The link below at the bottom of the page will help where the is no setup.exe file follow the instructions to install using device manager.

How To :: How do I download and install drivers? :: Support :: Toshiba :: Computers, Laptops/Notebooks, Tablets, Televisions, DVD and Blu-Ray Players, Camcorders, Storage, Accessories, and more


----------



## hellcharger (Sep 15, 2012)

The problem seems to be gone now. Thank you very much ) Although i've reinstalled the driver many times,don't know why this time it worked.


----------



## TheCyberMan (Jun 25, 2011)

*Re: [SOLVED] Internet going to limited connectivity*

The install went well that is good and glad that has resolved your issue.

Thanks for posting back and you are welcome.


----------



## hellcharger (Sep 15, 2012)

*Re: [SOLVED] Internet going to limited connectivity*

Hey!The problem appeared again,but this time the router isnt interfering with other networks.It seems like it's happening more often when im playing games like World Of Warcraft or COD 4.Just random connection loss.Any help ??


----------



## TheCyberMan (Jun 25, 2011)

*Re: [SOLVED] Internet going to limited connectivity*

I'll mark this thread as unresolved.

Is this just happening with the games or general internet connectivity?

Can you do a speedtest from the link below and post the results please of the download and upload speed?

Speedtest.net - The Global Broadband Speed Test


----------



## hellcharger (Sep 15, 2012)

It's happening in general.Can it be related to the router's distance,because it seems like it's happening when im too close to the router.Yesterday i moved in the next room and the problem isn't occuring for now.


----------



## TheCyberMan (Jun 25, 2011)

If you are only a couple of feet away it should not affect things.

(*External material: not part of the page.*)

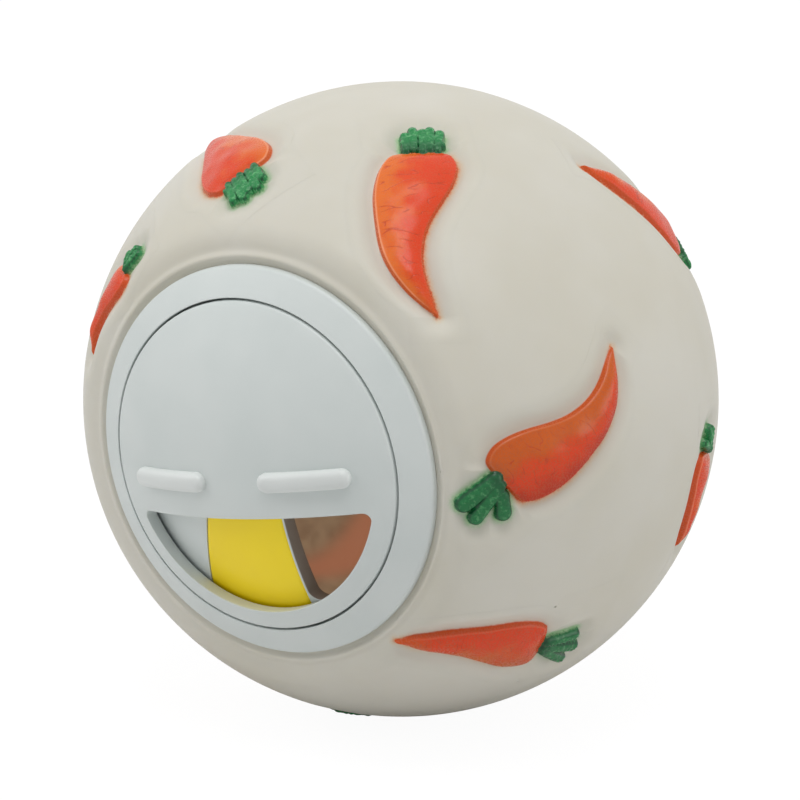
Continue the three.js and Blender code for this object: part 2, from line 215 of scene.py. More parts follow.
def inside(points: Array, outline: Array) -> Array:
    """Tells which points lie in a closed outline, by the parity of the sides that a ray crosses.

    Args:
        points: Rows of two coordinates.
        outline: The outline's corners in order.

    Returns:
        True for each point within.
    """
    x, y = points[:, :1], points[:, 1:]
    x0, y0 = outline[:, 0], outline[:, 1]
    x1, y1 = np.roll(x0, -1), np.roll(y0, -1)
    spans = (y0 > y) != (y1 > y)
    crossing = x0 + (y - y0) * (x1 - x0) / np.where(y1 == y0, 1e-12, y1 - y0)
    return (spans & (x < crossing)).sum(axis=1) % 2 == 1


def turned(outline: Array, degrees: float) -> Array:
    """Turns an outline about the axis, anticlockwise as seen from the front."""
    cosine, sine = math.cos(math.radians(degrees)), math.sin(math.radians(degrees))
    return outline @ np.array([[cosine, sine], [-sine, cosine]])


def lifted(flat: Array, height: Array) -> Array:
    """Lifts flat spots, each sideways and up as seen from the front, to heights along the axis."""
    return np.stack([flat[..., 0], -height, flat[..., 1]], axis=-1)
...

Do you have any baby montors cordless phones or microwaves or car remote controls in operation near to where you use your computer or router?

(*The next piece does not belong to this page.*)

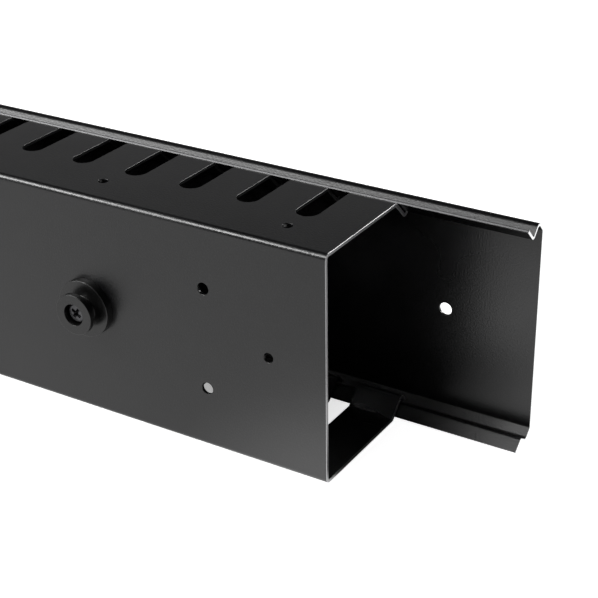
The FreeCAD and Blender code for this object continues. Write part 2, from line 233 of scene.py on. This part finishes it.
def roundedLine(corners, radii, steps):
    # Points of an open line with round corners, each with its direction of travel.
    points = [Vector(corner) for corner in corners]
    line = [(points[0], (points[1] - points[0]).normalized())]
    for before, corner, after, radius in zip(points, points[1:], points[2:], radii):
        arriving = (corner - before).normalized()
        leaving = (after - corner).normalized()
        cross = arriving.x * leaving.y - arriving.y * leaving.x
        turn = math.atan2(cross, arriving.dot(leaving))
        side = math.copysign(1, turn)
        centre = corner - arriving * radius * math.tan(abs(turn) / 2) + leftOf(arriving) * radius * side
        for step in range(steps + 1):
            direction = Matrix.Rotation(turn * step / steps, 2) @ arriving
            line.append((centre - leftOf(direction) * radius * side, direction))
    line.append((points[-1], (points[-1] - points[-2]).normalized()))
    return line


def roundedOutline(corners, radii, steps=5):
    # A closed outline with round corners, from a line that starts and ends between two corners.
    start = (Vector(corners[0]) + Vector(corners[-1])) / 2
    line = roundedLine([start] + corners + [start], radii, steps)
    return [tuple(point) for point, direction in line[:-1]]


def newPiece(name, mesh, materials):
    piece = bpy.data.objects.new(name, mesh)
    bpy.context.scene.collection.objects.link(piece)
    for material in materials:
        piece.data.materials.append(material)
    return piece


def pieceFrom(bm, name, materials):
    bmesh.ops.recalc_face_normals(bm, faces=bm.faces)
    mesh = bpy.data.meshes.new(name)
    bm.to_mesh(mesh)
    bm.free()
    return newPiece(name, mesh, materials)


def foldedSheet(name, line, thickness, edgeRound, xLow, xHigh, materials):
    # Extrudes a sheet-metal section along X, its long edges rounded over by the shear and the coat.
    # The ends, cut across, take the second material, and the long edges the third if there is one.
    rim = []
    for step in range(rimSteps + 1):
        angle = math.pi / 2 * (1 - step / rimSteps)
        rim.append((edgeRound * (1 - math.sin(angle)), edgeRound * (1 - math.cos(angle))))
    firstPoint, firstWay = line[0]
    lastPoint, lastWay = line[-1]
    stations = [(firstPoint + firstWay * back, firstWay, inset) for back, inset in rim]
    stations += [(point, direction, 0) for point, direction in line[1:-1]]
    stations += [(lastPoint - lastWay * back, lastWay, inset) for back, inset in reversed(rim)]
    outer = [point + leftOf(direction) * inset for point, direction, inset in stations]
    inner = [point + leftOf(direction) * (thickness - inset) for point, direction, inset in stations]
    ring = outer + inner[::-1]
    count = len(ring)
    bm = bmesh.new()
    rings = [[bm.verts.new((x, point.x, point.y)) for point in ring] for x in (xLow, xHigh)]
    for number in range(count):
        following = (number + 1) % count
        side = bm.faces.new((rings[0][number], rings[0][following], rings[1][following], rings[1][number]))
        if number in (len(outer) - 1, count - 1) and len(materials) > 2:
            side.material_index = 2
    for capRing in rings:
        for number in range(len(outer) - 1):
            cap = bm.faces.new((capRing[number], capRing[number + 1],
                                capRing[count - 2 - number], capRing[count - 1 - number]))
            cap.material_index = 1
    return pieceFrom(bm, name, materials)


def addPrism(bm, outline, low, high, place):
    # A closed prism on an outline. place turns its flat coordinates and height into a point.
    rings = [[bm.verts.new(place(u, v, height)) for u, v in outline] for height in (low, high)]
    count = len(outline)
    bm.faces.new(rings[0])
    bm.faces.new(rings[1][::-1])
    for number in range(count):
        following = (number + 1) % count
        bm.faces.new((rings[0][number], rings[1][number], rings[1][following], rings[0][following]))


def circle(u, v, radius, steps=32):
    angles = [2 * math.pi * step / steps for step in range(steps)]
    return [(u + radius * math.cos(angle), v + radius * math.sin(angle)) for angle in angles]


def alongZ(u, v, height):
    return (u, v, height)


def alongY(u, v, height):
    return (u, height, v)


def lathe(bm, outline, x, steps=96):
    # Turns a closed outline of (radius, y) about the Y axis through x. Radius 0 closes on the axis.
    rings = []
    for radius, y in outline:
        if radius < tiny:
            rings.append([bm.verts.new((x, y, 0))] * steps)
        else:
            rings.append([bm.verts.new((u, y, v)) for u, v in circle(x, 0, radius, steps)])
    for ring, following in zip(rings, rings[1:] + rings[:1]):
        for step in range(steps):
            after = (step + 1) % steps
            corners = []
            for vertex in (ring[step], ring[after], following[after], following[step]):
                if vertex not in corners:
                    corners.append(vertex)
            if len(corners) > 2:
                bm.faces.new(corners)


def applied(piece):
    # Replaces the piece's mesh by the one that its modifiers make.
    graph = bpy.context.evaluated_depsgraph_get()
    mesh = bpy.data.meshes.new_from_object(piece.evaluated_get(graph))
    piece.modifiers.clear()
    piece.data = mesh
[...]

Also did you change the channel to channel 6 as Old Rich advised.


----------



## hellcharger (Sep 15, 2012)

Yep,I changed it and no i dont have any of those near the router.Interesting that the problem haven't appeared since I moved in the next room...


----------



## Old Rich (May 31, 2007)

Must be some source of interference in tha first room . .


----------



## TheCyberMan (Jun 25, 2011)

I agree with Old Rich there must be some sort of interference in that room hence my question about baby monitors etc, you will need to investigate this or move the router into another room if possible to avoid the interference if the source cannot be located.


----------



## hellcharger (Sep 15, 2012)

Thank You.I'll keep searching for what is causing the interference and eventually post here my findings.


----------



## TheCyberMan (Jun 25, 2011)

We will be here.


----------